## Records with modeling code

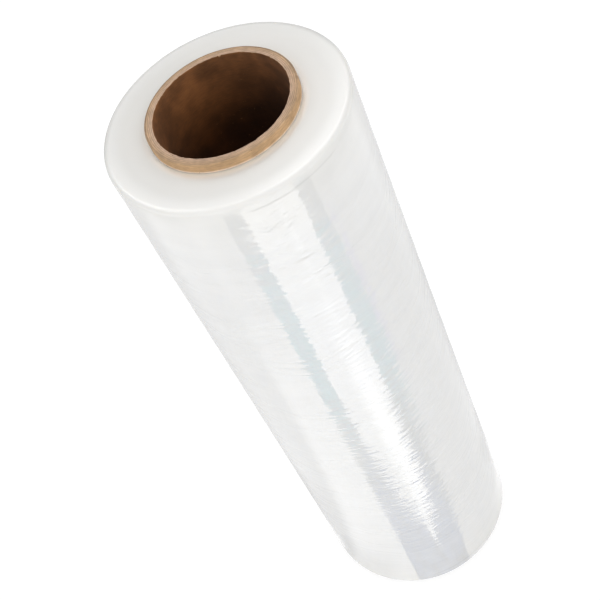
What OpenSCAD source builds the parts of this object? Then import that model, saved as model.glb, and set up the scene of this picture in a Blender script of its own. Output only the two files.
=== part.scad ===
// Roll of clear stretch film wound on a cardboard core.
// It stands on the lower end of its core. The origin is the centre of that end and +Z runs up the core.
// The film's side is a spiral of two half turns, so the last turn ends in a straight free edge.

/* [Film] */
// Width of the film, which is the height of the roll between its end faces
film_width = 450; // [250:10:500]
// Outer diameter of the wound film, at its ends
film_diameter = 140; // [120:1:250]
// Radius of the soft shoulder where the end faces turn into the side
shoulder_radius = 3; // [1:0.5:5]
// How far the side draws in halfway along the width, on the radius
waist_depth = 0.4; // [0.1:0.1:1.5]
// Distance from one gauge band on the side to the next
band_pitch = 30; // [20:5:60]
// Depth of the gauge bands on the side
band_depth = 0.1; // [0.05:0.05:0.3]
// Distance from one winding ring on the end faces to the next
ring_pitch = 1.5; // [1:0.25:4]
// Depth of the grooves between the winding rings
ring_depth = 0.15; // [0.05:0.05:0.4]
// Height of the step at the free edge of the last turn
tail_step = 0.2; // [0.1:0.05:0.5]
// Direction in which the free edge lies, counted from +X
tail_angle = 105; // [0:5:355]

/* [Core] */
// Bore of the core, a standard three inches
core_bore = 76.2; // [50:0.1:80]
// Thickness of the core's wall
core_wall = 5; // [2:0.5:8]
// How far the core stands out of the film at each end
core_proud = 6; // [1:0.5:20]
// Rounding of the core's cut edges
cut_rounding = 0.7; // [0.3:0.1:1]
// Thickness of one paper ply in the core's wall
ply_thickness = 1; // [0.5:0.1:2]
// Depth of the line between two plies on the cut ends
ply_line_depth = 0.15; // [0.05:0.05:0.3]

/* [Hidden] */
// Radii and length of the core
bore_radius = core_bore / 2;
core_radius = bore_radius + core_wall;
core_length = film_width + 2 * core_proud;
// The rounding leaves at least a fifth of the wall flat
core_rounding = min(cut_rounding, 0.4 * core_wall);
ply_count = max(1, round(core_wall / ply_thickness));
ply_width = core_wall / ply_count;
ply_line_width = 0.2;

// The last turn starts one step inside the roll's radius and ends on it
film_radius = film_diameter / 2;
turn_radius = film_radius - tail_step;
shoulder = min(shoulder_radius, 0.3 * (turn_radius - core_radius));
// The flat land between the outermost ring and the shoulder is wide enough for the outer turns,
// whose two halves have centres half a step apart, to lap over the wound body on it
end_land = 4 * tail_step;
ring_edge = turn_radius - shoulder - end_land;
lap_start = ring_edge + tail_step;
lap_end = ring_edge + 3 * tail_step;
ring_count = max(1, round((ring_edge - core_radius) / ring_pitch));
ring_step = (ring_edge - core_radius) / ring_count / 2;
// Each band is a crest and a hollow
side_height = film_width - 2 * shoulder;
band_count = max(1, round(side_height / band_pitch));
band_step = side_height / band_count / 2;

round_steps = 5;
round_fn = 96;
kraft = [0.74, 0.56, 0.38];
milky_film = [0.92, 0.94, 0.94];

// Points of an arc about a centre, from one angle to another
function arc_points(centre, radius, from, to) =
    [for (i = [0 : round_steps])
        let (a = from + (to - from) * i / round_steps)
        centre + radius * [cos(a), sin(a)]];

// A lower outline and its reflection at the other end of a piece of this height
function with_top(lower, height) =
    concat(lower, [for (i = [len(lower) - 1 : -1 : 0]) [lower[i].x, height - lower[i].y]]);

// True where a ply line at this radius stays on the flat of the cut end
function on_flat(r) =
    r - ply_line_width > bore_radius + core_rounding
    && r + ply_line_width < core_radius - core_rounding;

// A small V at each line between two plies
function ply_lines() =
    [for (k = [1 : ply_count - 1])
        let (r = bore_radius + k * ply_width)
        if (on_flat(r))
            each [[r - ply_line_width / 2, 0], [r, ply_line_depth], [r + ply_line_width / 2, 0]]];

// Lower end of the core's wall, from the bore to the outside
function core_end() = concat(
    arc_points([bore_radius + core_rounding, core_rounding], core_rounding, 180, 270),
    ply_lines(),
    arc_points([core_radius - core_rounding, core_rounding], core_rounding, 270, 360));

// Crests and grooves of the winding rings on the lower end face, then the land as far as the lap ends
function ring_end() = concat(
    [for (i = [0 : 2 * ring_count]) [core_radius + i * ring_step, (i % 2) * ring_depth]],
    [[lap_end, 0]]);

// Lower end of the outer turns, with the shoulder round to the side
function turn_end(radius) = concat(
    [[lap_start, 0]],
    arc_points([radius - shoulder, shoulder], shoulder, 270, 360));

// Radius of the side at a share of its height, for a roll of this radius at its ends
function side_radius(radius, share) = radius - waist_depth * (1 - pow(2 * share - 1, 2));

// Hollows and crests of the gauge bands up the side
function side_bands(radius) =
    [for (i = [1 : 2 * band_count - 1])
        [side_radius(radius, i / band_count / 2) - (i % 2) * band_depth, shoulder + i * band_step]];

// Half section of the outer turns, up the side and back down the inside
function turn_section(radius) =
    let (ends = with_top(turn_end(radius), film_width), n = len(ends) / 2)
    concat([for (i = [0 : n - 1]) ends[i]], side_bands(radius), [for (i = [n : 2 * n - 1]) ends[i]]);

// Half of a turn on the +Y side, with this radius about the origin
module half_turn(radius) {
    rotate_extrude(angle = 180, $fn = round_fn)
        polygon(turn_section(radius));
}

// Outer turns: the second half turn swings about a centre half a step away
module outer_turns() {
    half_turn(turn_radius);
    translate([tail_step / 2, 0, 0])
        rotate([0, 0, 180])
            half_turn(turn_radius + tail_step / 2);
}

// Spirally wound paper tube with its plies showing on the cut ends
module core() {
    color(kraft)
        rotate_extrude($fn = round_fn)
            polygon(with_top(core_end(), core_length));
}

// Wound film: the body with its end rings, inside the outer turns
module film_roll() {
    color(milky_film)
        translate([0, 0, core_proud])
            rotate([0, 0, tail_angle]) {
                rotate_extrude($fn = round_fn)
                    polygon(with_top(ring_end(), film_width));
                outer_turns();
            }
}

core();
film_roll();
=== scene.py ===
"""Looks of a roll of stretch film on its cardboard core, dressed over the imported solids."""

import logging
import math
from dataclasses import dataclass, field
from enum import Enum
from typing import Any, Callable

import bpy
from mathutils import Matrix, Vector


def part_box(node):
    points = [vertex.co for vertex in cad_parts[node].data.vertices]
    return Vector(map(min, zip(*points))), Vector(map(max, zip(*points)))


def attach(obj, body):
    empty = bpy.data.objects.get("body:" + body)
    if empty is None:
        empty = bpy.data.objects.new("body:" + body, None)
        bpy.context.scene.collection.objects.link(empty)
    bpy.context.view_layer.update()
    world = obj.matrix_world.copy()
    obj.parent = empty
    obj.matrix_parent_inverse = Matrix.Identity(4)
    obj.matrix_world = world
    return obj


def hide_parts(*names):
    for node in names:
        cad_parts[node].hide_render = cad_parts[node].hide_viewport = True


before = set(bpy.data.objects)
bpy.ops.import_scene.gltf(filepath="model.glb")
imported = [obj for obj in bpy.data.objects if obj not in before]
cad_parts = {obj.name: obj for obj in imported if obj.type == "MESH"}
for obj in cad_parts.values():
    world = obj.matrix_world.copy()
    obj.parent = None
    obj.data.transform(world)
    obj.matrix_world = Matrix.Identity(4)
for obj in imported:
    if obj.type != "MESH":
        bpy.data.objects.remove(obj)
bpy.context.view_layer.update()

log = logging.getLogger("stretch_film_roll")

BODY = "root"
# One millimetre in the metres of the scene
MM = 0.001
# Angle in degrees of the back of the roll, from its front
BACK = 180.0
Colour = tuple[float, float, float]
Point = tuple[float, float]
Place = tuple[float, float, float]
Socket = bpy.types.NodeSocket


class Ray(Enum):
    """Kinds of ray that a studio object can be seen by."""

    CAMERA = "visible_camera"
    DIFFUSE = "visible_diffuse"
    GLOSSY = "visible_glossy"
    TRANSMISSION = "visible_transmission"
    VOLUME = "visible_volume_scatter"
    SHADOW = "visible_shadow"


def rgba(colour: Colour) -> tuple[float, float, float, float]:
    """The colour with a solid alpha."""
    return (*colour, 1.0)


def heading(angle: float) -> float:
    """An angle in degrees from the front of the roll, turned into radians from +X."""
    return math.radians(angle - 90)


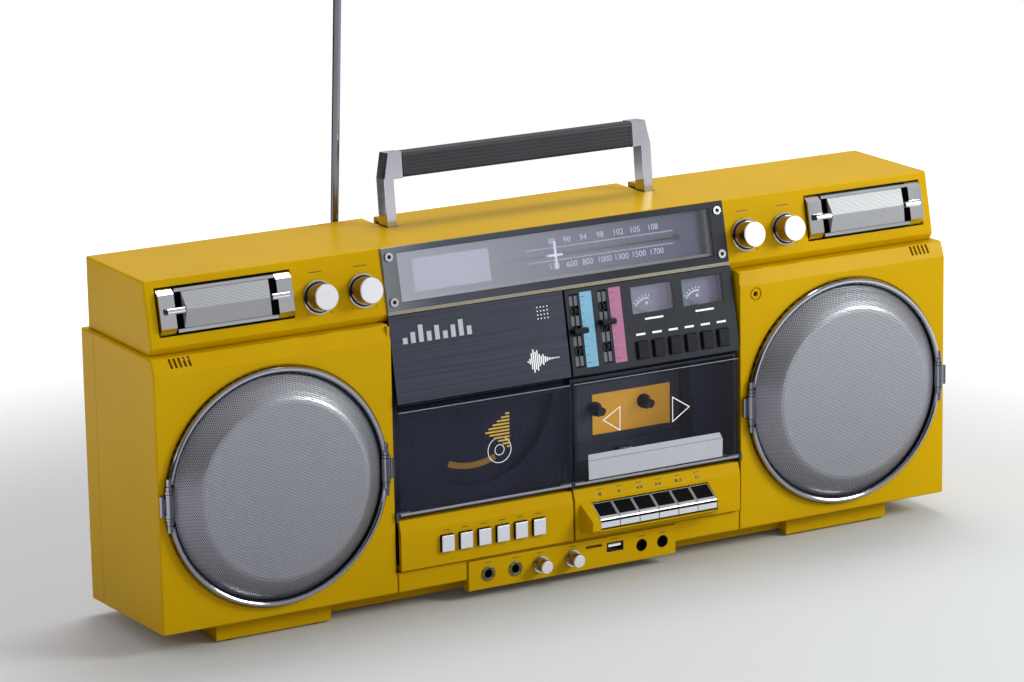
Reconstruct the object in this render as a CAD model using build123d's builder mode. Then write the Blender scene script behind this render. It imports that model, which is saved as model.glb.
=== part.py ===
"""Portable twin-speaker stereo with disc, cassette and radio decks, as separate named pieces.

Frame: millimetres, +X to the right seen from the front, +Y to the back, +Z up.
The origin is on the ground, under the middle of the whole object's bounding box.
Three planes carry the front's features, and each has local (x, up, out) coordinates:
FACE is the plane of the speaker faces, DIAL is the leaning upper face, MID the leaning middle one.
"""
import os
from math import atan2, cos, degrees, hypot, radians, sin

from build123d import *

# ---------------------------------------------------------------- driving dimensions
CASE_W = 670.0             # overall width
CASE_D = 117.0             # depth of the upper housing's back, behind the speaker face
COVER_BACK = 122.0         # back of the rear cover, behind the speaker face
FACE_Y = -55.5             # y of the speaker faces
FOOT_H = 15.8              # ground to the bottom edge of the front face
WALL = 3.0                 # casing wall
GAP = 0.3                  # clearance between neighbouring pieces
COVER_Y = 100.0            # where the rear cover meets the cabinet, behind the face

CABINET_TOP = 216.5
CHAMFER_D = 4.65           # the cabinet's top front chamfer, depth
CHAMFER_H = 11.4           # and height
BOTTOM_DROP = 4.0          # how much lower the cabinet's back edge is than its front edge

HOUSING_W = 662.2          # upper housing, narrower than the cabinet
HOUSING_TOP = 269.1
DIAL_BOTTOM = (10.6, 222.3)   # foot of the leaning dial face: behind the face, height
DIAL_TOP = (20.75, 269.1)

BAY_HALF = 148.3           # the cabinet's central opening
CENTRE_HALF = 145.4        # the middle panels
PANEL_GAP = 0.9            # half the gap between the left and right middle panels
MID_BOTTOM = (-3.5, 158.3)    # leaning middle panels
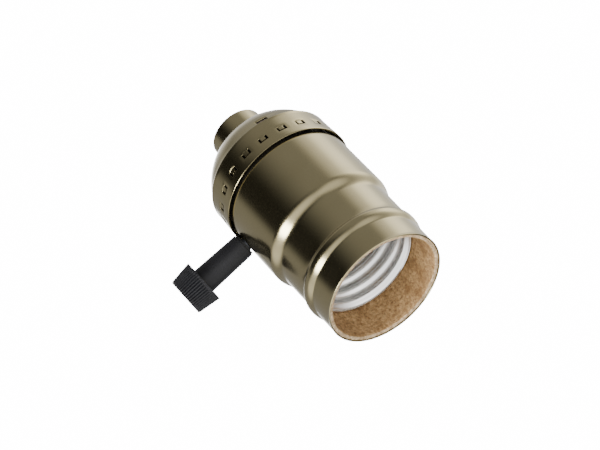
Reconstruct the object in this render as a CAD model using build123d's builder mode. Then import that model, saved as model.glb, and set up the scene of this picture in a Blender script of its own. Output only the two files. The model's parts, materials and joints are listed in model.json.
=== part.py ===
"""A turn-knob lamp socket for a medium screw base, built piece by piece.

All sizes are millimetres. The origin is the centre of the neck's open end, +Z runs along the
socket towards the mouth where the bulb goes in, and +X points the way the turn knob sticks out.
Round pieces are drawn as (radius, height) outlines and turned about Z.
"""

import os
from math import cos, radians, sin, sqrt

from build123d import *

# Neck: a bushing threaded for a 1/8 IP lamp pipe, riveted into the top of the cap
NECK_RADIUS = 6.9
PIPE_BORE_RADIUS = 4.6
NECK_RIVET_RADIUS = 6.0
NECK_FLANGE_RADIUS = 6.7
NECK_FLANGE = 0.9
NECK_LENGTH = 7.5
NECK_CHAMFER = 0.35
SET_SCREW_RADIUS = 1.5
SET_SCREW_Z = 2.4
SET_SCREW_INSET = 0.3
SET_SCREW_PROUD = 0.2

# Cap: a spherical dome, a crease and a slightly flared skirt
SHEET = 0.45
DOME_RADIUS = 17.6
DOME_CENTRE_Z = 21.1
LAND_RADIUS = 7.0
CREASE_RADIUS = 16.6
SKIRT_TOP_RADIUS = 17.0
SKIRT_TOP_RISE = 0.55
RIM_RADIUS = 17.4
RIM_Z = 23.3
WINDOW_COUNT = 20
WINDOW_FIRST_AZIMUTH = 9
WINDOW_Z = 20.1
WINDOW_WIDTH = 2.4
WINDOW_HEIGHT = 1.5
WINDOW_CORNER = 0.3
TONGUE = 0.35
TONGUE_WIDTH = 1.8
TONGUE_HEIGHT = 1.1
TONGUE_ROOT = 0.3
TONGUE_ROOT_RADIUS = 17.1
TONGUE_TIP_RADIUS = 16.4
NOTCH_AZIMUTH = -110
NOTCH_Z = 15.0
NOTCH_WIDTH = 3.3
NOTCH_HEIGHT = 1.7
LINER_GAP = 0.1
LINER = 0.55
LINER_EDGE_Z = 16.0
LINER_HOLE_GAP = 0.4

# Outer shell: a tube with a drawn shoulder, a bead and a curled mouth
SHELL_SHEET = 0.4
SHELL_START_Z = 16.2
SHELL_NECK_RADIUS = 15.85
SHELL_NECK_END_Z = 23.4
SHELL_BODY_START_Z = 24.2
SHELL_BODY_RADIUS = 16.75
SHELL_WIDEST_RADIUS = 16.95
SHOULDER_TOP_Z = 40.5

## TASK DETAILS
Among the entries above, locate the lines containing "a step away" and "if empty is", and transcribe exactly those two lines and all lines between.

## OUTPUT FOR THIS EXERCISE
// Outer turns: the second half turn swings about a centre half a step away
module outer_turns() {
    half_turn(turn_radius);
    translate([tail_step / 2, 0, 0])
        rotate([0, 0, 180])
            half_turn(turn_radius + tail_step / 2);
}

// Spirally wound paper tube with its plies showing on the cut ends
module core() {
    color(kraft)
        rotate_extrude($fn = round_fn)
            polygon(with_top(core_end(), core_length));
}

// Wound film: the body with its end rings, inside the outer turns
module film_roll() {
    color(milky_film)
        translate([0, 0, core_proud])
            rotate([0, 0, tail_angle]) {
                rotate_extrude($fn = round_fn)
                    polygon(with_top(ring_end(), film_width));
                outer_turns();
            }
}

core();
film_roll();
=== scene.py ===
"""Looks of a roll of stretch film on its cardboard core, dressed over the imported solids."""

import logging
import math
from dataclasses import dataclass, field
from enum import Enum
from typing import Any, Callable

import bpy
from mathutils import Matrix, Vector


def part_box(node):
    points = [vertex.co for vertex in cad_parts[node].data.vertices]
    return Vector(map(min, zip(*points))), Vector(map(max, zip(*points)))


def attach(obj, body):
    empty = bpy.data.objects.get("body:" + body)
    if empty is None:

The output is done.